== Supplied records
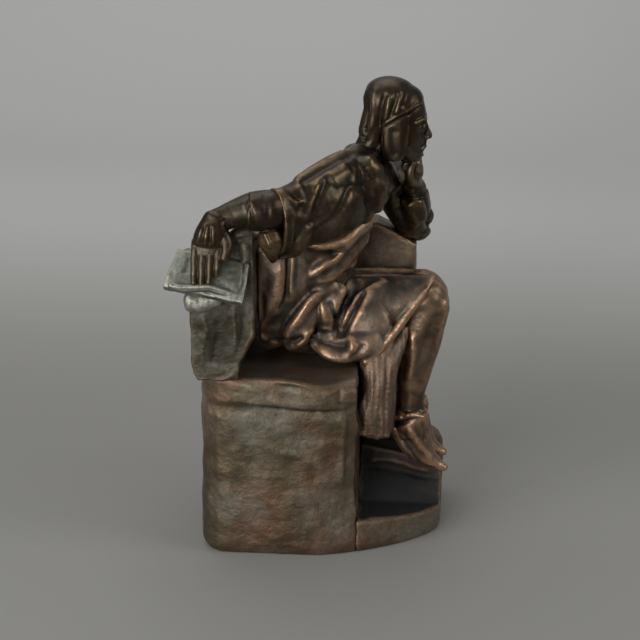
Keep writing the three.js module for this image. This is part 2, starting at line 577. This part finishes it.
const studHoles = join(STUDS.map(([, x, y]) => stud(x, y, FIT)));
const studBoss = ([, x, y]) => bar(
  vec(x, y, SEAT_HEIGHT), vec(x, y, SEAT_HEIGHT + STUD_ENGAGEMENT + WALL), STUD_RADIUS + WALL,
);

// A pin goes through the wall of a socket into its tenon. Each is given by its two ends.
const pinAlong = (middle, direction, length) => [-0.5, 0.5].map(
  (way) => middle.clone().addScaledVector(direction, way * length),
);
const waistJoint = seated.clone().lerp(neck, 0.76);
const PINS = {
  neck_pin: pinAlong(neck.clone().add(vec(1, 0, -3)), SIDEWAYS, 26),
  waist_pin_right: pinAlong(waistJoint.clone().add(vec(0, -29, 0)), SIDEWAYS, 16),
  waist_pin_left: pinAlong(waistJoint.clone().add(vec(-2, 23, 0)), SIDEWAYS, 16),
  right_arm_pin: pinAlong(rightElbow.clone().add(vec(11, 5, -2)), vec(0.5, 0.2, -1).normalize(), 24),
  left_arm_pin: pinAlong(leftShoulder.clone().add(vec(-1, 1, 0)), vec(-1, 0, 0.15).normalize(), 22),
  right_leg_pin: pinAlong(rightHip.clone().lerp(rightKnee, 0.66), SIDEWAYS, 26),
  left_leg_pin: pinAlong(leftHip.clone().lerp(leftKnee, 0.66), SIDEWAYS, 24),
  book_pin_rear: pinAlong(bookTop.clone().add(vec(-3, 8, -4)), UP, 12),
  book_pin_front: pinAlong(bookTop.clone().add(vec(13, 8, -4)), UP, 12),
};
function pin(name, grow) {
  const [from, to] = PINS[name];
  const along = to.clone().sub(from).normalize().multiplyScalar(grow);
  return bar(from.clone().sub(along), to.clone().add(along), PIN_RADIUS + grow, 10);
}
const pinHoles = (...names) => join(names.map((name) => pin(name, FIT)));

// A screw has a round head on the inside of the wall that it goes through. Each is [head, tip].
const innerWall = SEAT_FRONT - WALL - FIT;
const forwardScrew = (y, z) => [vec(innerWall, y, z), vec(SEAT_FRONT + 11, y, z)];
const blockScrewAt = (z) => vec(SEAT_FRONT + 15, blockNear + 8, z);
const SCREWS = {
  step_screw_near: forwardScrew(nearEdge + STEP_SCREW_INSET, TREAD_FRONT - WALL),
  step_screw_far: forwardScrew(farEdge - STEP_SCREW_INSET, TREAD_FRONT - WALL),
  drape_screw: forwardScrew(rightHip.y + 3, SEAT_HEIGHT - 30),
  block_screw: [blockScrewAt(ledgeCeiling - FIT), blockScrewAt(LEDGE_REAR + 12)],
};
function screw(name, grow) {
  const [head, tip] = SCREWS[name];
  const along = tip.clone().sub(head).normalize();
  const headEnd = head.clone().addScaledVector(along, -SCREW_HEAD_HEIGHT - grow);
  const tipEnd = tip.clone().addScaledVector(along, grow);
  return bar(headEnd, head, SCREW_HEAD_RADIUS + grow, 16).add(bar(headEnd, tipEnd, SCREW_RADIUS + grow));
}
const screwHoles = (...names) => join(names.map((name) => screw(name, FIT)));

// The cape's hem lies in a plane that climbs from the sleeve's mouth to the belly, and the robe's in
// one that falls from the knees back to the seat.
const capeHemAt = (x) => rightElbow.z - 34 + CAPE_HEM_RISE * (x - rightElbow.x);
const aboveCapeHem = spaceOverRamp(
  [BACK_REAR, capeHemAt(BACK_REAR)], [BASE_FRONT, capeHemAt(BASE_FRONT)], nearEdge - 30, farEdge + 30,
);
const beyondRobeHem = solidOf(
  new THREE.BoxGeometry(FAR, FAR, FAR).translate(FAR / 2, 0, 0).rotateY(Math.atan2(0.65, 0.76))
    .translate(rightKnee.x + 3, rightKnee.y, rightKnee.z + 13),
);
const onSeat = boxBetween(vec(-FAR, nearEdge, SEAT_HEIGHT + FIT), vec(FAR, blockNear - FIT, FAR))
  .subtract(boxBetween(vec(-FAR, -FAR, -FAR), vec(backFront + FIT, FAR, backTop)));
const robeCore = limb([
  at(seated, 4, 1, -4, 14, 7.5), at(seated, 4, 1, 22, 14, 9), at(seated, 12, 2, 52, 13, 11),
], { around: 10 });
const legSockets = rightLegForm(SOCKET).add(leftLegForm(SOCKET));

const statue = new THREE.Group();
function add(name, solid, finish) {
  const { vertProperties, triVerts } = mainBody(solid).getMesh();
  const geometry = new THREE.BufferGeometry();
  geometry.setAttribute('position', new THREE.BufferAttribute(new Float32Array(vertProperties), 3));
  geometry.setIndex(Array.from(triVerts));
  geometry.computeVertexNormals();
  const mesh = new THREE.Mesh(geometry, new THREE.MeshStandardMaterial(finish));
  mesh.name = name;
  statue.add(mesh);
}

// Castings, each cut by the neighbours that seat in it
add('rock_base', rockOutside.intersect(behindSeam).subtract(aboveSeat).subtract(hewnCorner)
  .subtract(rockHollow).subtract(studHoles)
  .subtract(screwHoles('step_screw_near', 'step_screw_far', 'drape_screw')), STONE_BRONZE);
add('foot_step', rockOutside.intersect(aheadOfSeam).subtract(overTread).subtract(overBank)
  .subtract(overLedge).subtract(stepHollow).subtract(ledgeHollow)
  .subtract(rightLegForm(FIT)).subtract(leftLegForm(FIT))
  .subtract(screwHoles('step_screw_near', 'step_screw_far', 'block_screw')), STONE_BRONZE);
add('seat_back', backForm(0).subtract(backHollow.subtract(join(STUDS.slice(2, 4).map(studBoss))))
  .subtract(bookForm(FIT)).subtract(studHoles)
  .subtract(pinHoles('book_pin_rear', 'book_pin_front')), STONE_BRONZE);
add('side_block', blockForm(0).subtract(leftLegForm(FIT)).subtract(studHoles)
  .subtract(screwHoles('block_screw')), STONE_BRONZE);
add('open_book', bookForm(0).subtract(pinHoles('book_pin_rear', 'book_pin_front')), BOOK_BRONZE);
add('lower_robe', robeForm(0).intersect(onSeat).subtract(beyondRobeHem).subtract(legSockets)
  .subtract(robeCore).subtract(studHoles)
  .subtract(pinHoles('right_leg_pin', 'left_leg_pin', 'waist_pin_right', 'waist_pin_left')), BRONZE);
add('front_drape', drapeForm(0).intersect(aheadOfSeam).subtract(robeForm(FIT)).subtract(legSockets)
  .subtract(screwHoles('drape_screw')), BRONZE);
add('right_leg', rightLegForm(0).subtract(pinHoles('right_leg_pin')), BRONZE);
add('left_leg', leftLegForm(0).subtract(pinHoles('left_leg_pin')), BRONZE);
add('torso', torsoForm(0).intersect(aboveCapeHem).subtract(robeForm(SOCKET)).subtract(blockForm(FIT))
  .subtract(backForm(FIT)).subtract(headForm(SOCKET)).subtract(leftArmForm(SOCKET))
  .subtract(rightHandForm(SOCKET)).subtract(bookForm(FIT)).subtract(
    pinHoles('neck_pin', 'waist_pin_right', 'waist_pin_left', 'right_arm_pin', 'left_arm_pin'),
  ), BRONZE);
add('head', headForm(0).subtract(pinHoles('neck_pin')), BRONZE);
add('right_forearm', rightHandForm(0).subtract(bookForm(FIT)).subtract(backForm(FIT))
  .subtract(pinHoles('right_arm_pin')), BRONZE);
add('left_arm', leftArmForm(0).subtract(blockForm(FIT)).subtract(headForm(FIT))
  .subtract(pinHoles('left_arm_pin')), BRONZE);

for (const [name, x, y] of STUDS) {
  add(name, stud(x, y, 0), STEEL);
  add(name.replace('stud', 'washer'), washer(x, y), STEEL);
  add(name.replace('stud', 'nut'), hexNut(x, y), STEEL);
}
for (const name of Object.keys(PINS)) add(name, pin(name, 0), STEEL);
for (const name of Object.keys(SCREWS)) add(name, screw(name, 0), STEEL);

// The origin is under the middle of the whole piece.
const middle = new THREE.Box3().setFromObject(statue).getCenter(new THREE.Vector3());
statue.position.set(-middle.x, -middle.y, 0);

export default statue;
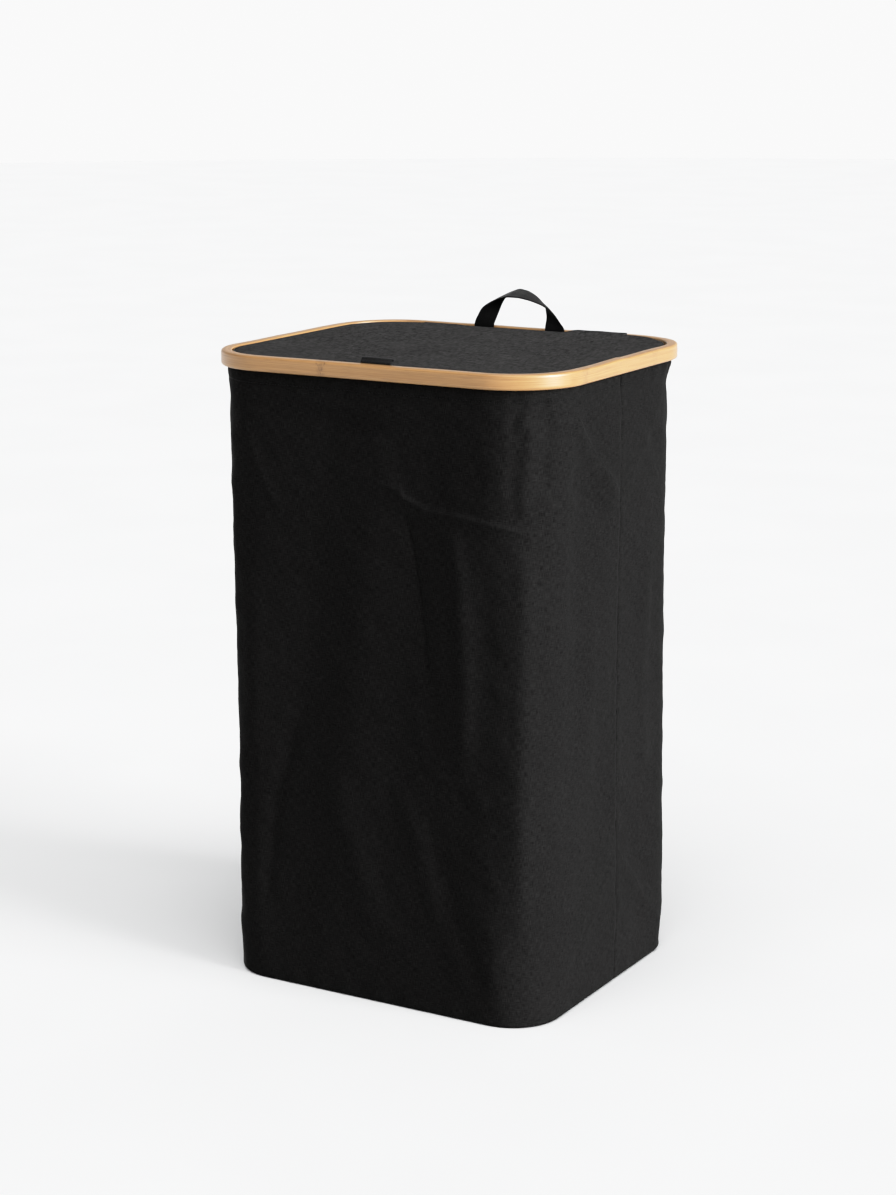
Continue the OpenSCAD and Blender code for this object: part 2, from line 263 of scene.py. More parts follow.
def grey(value, warm=0.0):
    return (value * (1 + warm), value, value * (1 - warm), 1)


# Warmth of woven cloth's greys, and strength of its wash
WARM, WASH = 0.02, 0.25


def woven(name, dark, light, pitch, slub, sheen=0.15, gloss=0.015):
    """Plain-woven cloth: threads of the given pitch, slubs along both threads, a faint uneven wash, and
    painted shade in the grooves between the threads.
    slub is the contrast of the slubs."""
    s = Shader(name, {"Sheen Weight": sheen, "Sheen Roughness": 0.3, "Specular IOR Level": gloss})
    place = s.attribute("weave")
    across, along, _ = s.split(place)[:3]
    a = s.math("SINE", s.times(across, math.pi / pitch))
    b = s.math("SINE", s.times(along, math.pi / pitch))
    over = s.times(a, b)
    groove = s.math("MINIMUM", s.math("ABSOLUTE", a), s.math("ABSOLUTE", b))
    thread = s.math("MULTIPLY_ADD", over, 0.35, groove)
    weft_slub = s.noise(place, (150, 2400, 1), 1.5)
    warp_slub = s.noise(place, (2400, 150, 1), 1.5)
    slubs = s.math("ADD", weft_slub, warp_slub)
    blotch = s.noise(place, (9, 7, 1), 3.0, 0.55)
    tone = s.span(slubs, 1.0 - 0.36 / slub, 1.0 + 0.36 / slub)
    worn = s.math("MULTIPLY_ADD", s.math("SUBTRACT", blotch, 0.5), WASH, tone)
    # The threads' relief is painted into the colour as well: painted shade in the grooves between threads and
    # lighter thread tops, over the random slubs and wash.
    tone_and_groove_shade = s.math("MULTIPLY_ADD", thread, 0.18, worn)
    colour = s.mix(s.span(tone_and_groove_shade, -0.05, 1.25), grey(dark, WARM), grey(light, WARM))
    height = s.math("MULTIPLY_ADD", slubs, 0.35, thread)
    roughness = s.span(tone_and_groove_shade, 0, 1.2, 0.86, 0.74)
    return s.finish(colour, roughness, s.bump(height, 0.10 * MM, 0.2))


PALE, TAN = (0.39, 0.222, 0.086, 1), (0.27, 0.138, 0.046, 1)
AMBER, BROWN = (0.31, 0.165, 0.058, 1), (0.12, 0.055, 0.018, 1)


def bamboo(name):
    """Lacquered bamboo strip: long fibres, short dark vessels, two glue lines and the culm's nodes.
    The strip attribute holds the distance along the strip, up it and into it."""
    s = Shader(name, {"Coat Weight": 0.8, "Coat Roughness": 0.38, "Specular IOR Level": 0.4})
    place = s.attribute("strip")
    run, height, depth = s.split(place)[:3]
    drift = s.noise(place, (3.0, 60, 60))
    fibre = s.noise(place, (9, 1500, 1500), 4.0, 0.62)
    vessel = s.noise(place, (45, 2600, 2600), 1.0)
    band = s.noise(place, (2.2, 260, 260))
    colour = s.mix(s.span(fibre, 0.32, 0.7), PALE, TAN)
    for noise, low, high, share, tint in ((band, 0.42, 0.68, 0.45, TAN), (vessel, 0.60, 0.72, 0.5, BROWN),
                                          (drift, 0.45, 0.75, 0.28, AMBER)):
        colour = s.mix(s.times(s.span(noise, low, high), share), colour, tint)
    wobble = s.math("MULTIPLY_ADD", s.noise(place, (150, 330, 120), 3.0, 0.7), 5 * MM, -2.5 * MM)
    run_wavy = s.math("ADD", run, wobble)
    patchy = s.span(s.noise(place, (260, 330, 330), 3.0, 0.7), 0.35, 0.62)
    arms = s.times(s.math("MAXIMUM", s.math("SUBTRACT", height, 5 * MM), 0.0), 0.55)
    for at, width, strength in NODE_MARKS:
        near = s.math("ABSOLUTE", s.math("SUBTRACT", run_wavy, at))
        stroke = s.math("ABSOLUTE", s.math("SUBTRACT", near, arms))
        core = s.times(s.span(stroke, 0.3 * MM, 1.7 * MM, 1.0, 0.0), strength)
        halo = s.times(s.span(near, 0.5 * width, 2 * width, 1.0, 0.0), 0.5 * strength)
        mark = s.times(s.math("MAXIMUM", core, halo), patchy)
        colour = s.mix(mark, colour, BROWN)
    for glue in (HOOP_T / 3, 2 * HOOP_T / 3):
        gap = s.math("ABSOLUTE", s.math("SUBTRACT", depth, glue))
        line = s.times(s.span(gap, 0.05 * MM, 0.25 * MM, 1.0, 0.0), 0.45)
        colour = s.mix(line, colour, BROWN)
    grain = s.math("MULTIPLY_ADD", vessel, -0.5, fibre)
    roughness = s.span(fibre, 0.2, 0.8, 0.34, 0.5)
    return s.finish(colour, roughness, s.bump(grain, 0.09 * MM, 0.55))


def webbing(name, dark, light, rib):
    """Woven strap: ribs across its width, and a fine herringbone along them. Its colour carries painted shade
    in the grooves between the ribs and cords.
    """
    s = Shader(name, {"Sheen Weight": 0.03, "Sheen Roughness": 0.4, "Specular IOR Level": 0.12})
    place = s.attribute("weave")
    across, along, _ = s.split(place)[:3]
    zig = s.math("PINGPONG", s.math("DIVIDE", across, 3 * rib), 1.0)
    ribs = s.math("SINE", s.math("MULTIPLY_ADD", along, 2 * math.pi / rib, s.times(zig, 6.0)))
    cords = s.math("SINE", s.times(across, 2 * math.pi / rib))
    height = s.math("MULTIPLY_ADD", cords, 0.5, ribs)
    fuzz = s.noise(place, (900, 900, 1), 3.0, 0.6)
    # Colour follows the ribs' height: painted shade in the grooves and lighter rib tops, over random fuzz.
    tone = s.math("MULTIPLY_ADD", height, 0.22, fuzz)
    colour = s.mix(s.span(tone, 0.0, 1.1), grey(dark), grey(light))
    return s.finish(colour, s.span(tone, 0, 1, 0.82, 0.66), s.bump(height, 0.12 * MM, 0.8))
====
▶ _Exercise brief_: Nothing but the lines from the one with "Continue the OpenSCAD" through the one with "WARM, WASH = 0.02, 0.25" should be repeated, and each exactly.

▶ _The answer_:
Continue the OpenSCAD and Blender code for this object: part 2, from line 263 of scene.py. More parts follow.
def grey(value, warm=0.0):
    return (value * (1 + warm), value, value * (1 - warm), 1)


# Warmth of woven cloth's greys, and strength of its wash
WARM, WASH = 0.02, 0.25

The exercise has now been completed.